◆ **The problem**: Return each line containing "bodies".

◆ **Information provided**:
· · · · · · ·

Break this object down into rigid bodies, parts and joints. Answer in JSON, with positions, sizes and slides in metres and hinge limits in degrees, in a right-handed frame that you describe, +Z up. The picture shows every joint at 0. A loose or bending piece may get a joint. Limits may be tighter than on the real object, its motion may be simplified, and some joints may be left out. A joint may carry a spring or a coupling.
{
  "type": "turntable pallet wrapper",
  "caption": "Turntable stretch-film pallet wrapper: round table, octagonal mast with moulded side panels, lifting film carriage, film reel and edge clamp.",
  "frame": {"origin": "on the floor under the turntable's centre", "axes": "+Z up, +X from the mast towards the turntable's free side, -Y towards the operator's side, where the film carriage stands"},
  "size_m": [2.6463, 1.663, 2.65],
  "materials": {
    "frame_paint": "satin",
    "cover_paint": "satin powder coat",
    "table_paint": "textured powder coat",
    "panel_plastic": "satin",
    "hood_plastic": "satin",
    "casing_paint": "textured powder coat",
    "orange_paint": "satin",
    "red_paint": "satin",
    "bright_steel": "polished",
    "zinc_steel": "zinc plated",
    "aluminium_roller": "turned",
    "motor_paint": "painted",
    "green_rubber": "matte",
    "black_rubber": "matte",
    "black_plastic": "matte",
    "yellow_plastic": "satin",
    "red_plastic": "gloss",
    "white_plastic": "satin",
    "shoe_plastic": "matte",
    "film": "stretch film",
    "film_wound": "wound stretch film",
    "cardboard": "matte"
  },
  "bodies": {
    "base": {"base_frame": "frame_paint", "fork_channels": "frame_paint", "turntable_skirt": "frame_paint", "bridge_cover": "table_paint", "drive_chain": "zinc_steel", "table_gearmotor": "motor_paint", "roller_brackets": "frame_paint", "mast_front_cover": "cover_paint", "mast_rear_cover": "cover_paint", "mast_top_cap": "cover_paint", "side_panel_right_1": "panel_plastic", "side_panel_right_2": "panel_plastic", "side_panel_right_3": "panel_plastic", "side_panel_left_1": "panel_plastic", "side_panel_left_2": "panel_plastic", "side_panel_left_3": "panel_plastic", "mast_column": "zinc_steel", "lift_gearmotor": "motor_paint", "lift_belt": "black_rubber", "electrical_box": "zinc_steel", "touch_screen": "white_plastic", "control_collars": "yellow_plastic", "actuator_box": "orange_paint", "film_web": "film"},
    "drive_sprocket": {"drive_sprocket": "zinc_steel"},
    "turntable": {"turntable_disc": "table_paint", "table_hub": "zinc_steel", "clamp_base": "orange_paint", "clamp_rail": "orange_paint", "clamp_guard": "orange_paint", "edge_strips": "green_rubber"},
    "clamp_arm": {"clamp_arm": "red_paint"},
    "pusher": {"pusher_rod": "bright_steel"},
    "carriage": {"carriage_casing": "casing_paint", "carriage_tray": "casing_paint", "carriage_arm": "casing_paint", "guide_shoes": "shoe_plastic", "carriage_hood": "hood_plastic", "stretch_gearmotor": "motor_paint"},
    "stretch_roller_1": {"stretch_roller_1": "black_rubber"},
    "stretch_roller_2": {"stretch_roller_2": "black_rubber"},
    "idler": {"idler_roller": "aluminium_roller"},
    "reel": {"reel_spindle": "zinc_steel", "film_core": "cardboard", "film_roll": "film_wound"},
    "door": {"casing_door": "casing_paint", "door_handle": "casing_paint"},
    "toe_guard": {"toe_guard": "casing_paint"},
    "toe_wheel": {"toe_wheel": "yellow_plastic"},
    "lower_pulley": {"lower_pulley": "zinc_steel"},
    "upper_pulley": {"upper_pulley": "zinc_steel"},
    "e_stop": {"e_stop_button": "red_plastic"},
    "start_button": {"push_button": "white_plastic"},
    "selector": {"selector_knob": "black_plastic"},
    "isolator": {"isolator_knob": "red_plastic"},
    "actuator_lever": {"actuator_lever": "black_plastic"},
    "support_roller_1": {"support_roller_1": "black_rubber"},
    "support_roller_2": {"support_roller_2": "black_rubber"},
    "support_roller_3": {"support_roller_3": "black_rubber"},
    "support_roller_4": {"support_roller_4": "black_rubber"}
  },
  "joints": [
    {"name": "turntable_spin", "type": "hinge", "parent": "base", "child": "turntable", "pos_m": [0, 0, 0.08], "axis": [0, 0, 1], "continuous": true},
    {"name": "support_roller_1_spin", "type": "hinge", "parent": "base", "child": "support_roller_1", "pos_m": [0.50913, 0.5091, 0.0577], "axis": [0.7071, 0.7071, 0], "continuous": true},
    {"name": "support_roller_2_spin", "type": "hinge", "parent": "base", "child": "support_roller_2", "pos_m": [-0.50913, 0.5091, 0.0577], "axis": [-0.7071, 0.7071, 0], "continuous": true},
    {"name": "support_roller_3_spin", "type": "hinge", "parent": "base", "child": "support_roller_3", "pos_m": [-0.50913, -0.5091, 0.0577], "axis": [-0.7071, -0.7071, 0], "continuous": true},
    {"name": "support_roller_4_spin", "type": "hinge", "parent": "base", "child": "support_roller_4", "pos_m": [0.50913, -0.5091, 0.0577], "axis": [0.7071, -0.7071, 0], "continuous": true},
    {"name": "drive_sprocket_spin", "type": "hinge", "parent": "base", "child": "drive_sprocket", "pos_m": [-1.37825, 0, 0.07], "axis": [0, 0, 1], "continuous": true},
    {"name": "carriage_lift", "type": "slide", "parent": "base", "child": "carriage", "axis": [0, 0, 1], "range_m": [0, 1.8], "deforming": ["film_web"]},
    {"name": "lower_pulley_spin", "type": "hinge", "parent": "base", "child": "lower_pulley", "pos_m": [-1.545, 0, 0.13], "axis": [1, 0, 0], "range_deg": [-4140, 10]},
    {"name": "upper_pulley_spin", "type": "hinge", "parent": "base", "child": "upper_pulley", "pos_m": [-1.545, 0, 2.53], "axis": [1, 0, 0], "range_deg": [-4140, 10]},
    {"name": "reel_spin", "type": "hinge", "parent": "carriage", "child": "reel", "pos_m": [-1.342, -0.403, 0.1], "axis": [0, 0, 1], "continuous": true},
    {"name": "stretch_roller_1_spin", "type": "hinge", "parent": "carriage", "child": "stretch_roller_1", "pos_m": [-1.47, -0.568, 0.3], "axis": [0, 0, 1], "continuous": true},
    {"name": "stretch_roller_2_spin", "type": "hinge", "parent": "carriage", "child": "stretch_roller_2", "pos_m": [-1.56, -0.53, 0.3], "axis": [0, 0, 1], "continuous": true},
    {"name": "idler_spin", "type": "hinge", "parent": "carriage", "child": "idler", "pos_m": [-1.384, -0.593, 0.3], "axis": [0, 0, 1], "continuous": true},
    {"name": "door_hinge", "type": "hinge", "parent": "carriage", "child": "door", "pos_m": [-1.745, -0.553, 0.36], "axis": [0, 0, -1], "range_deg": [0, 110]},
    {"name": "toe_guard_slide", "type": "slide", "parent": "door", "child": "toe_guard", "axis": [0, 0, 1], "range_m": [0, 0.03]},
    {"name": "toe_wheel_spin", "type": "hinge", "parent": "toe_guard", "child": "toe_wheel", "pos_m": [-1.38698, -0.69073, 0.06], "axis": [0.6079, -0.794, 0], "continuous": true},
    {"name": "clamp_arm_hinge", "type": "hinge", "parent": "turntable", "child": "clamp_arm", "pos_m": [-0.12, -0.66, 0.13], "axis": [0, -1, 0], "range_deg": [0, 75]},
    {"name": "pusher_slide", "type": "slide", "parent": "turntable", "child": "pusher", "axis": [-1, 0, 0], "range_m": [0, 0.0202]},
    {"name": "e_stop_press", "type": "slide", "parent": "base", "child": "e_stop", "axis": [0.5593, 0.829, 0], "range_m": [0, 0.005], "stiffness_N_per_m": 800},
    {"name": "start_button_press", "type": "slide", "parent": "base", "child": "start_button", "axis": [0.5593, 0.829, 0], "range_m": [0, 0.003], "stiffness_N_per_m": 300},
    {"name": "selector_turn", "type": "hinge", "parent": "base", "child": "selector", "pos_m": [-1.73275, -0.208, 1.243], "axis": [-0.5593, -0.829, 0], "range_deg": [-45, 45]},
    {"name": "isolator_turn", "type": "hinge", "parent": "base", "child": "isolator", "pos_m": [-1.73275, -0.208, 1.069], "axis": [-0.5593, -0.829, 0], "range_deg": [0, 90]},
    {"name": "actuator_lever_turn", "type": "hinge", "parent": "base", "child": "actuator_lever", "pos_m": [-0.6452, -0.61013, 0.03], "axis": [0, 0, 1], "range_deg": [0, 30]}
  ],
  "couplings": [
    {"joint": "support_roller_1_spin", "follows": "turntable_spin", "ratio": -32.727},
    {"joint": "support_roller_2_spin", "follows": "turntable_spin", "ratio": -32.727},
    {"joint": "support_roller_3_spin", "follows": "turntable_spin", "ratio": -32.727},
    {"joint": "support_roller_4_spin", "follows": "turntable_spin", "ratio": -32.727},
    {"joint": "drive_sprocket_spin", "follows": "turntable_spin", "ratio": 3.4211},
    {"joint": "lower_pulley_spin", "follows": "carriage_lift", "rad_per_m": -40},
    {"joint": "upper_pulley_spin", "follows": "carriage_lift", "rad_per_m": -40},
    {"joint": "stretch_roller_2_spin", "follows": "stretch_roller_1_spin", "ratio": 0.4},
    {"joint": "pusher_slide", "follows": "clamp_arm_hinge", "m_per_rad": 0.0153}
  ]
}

· · · · · · ·

◆ **Right answer**:
Break this object down into rigid bodies, parts and joints. Answer in JSON, with positions, sizes and slides in metres and hinge limits in degrees, in a right-handed frame that you describe, +Z up. The picture shows every joint at 0. A loose or bending piece may get a joint. Limits may be tighter than on the real object, its motion may be simplified, and some joints may be left out. A joint may carry a spring or a coupling.
  "bodies": {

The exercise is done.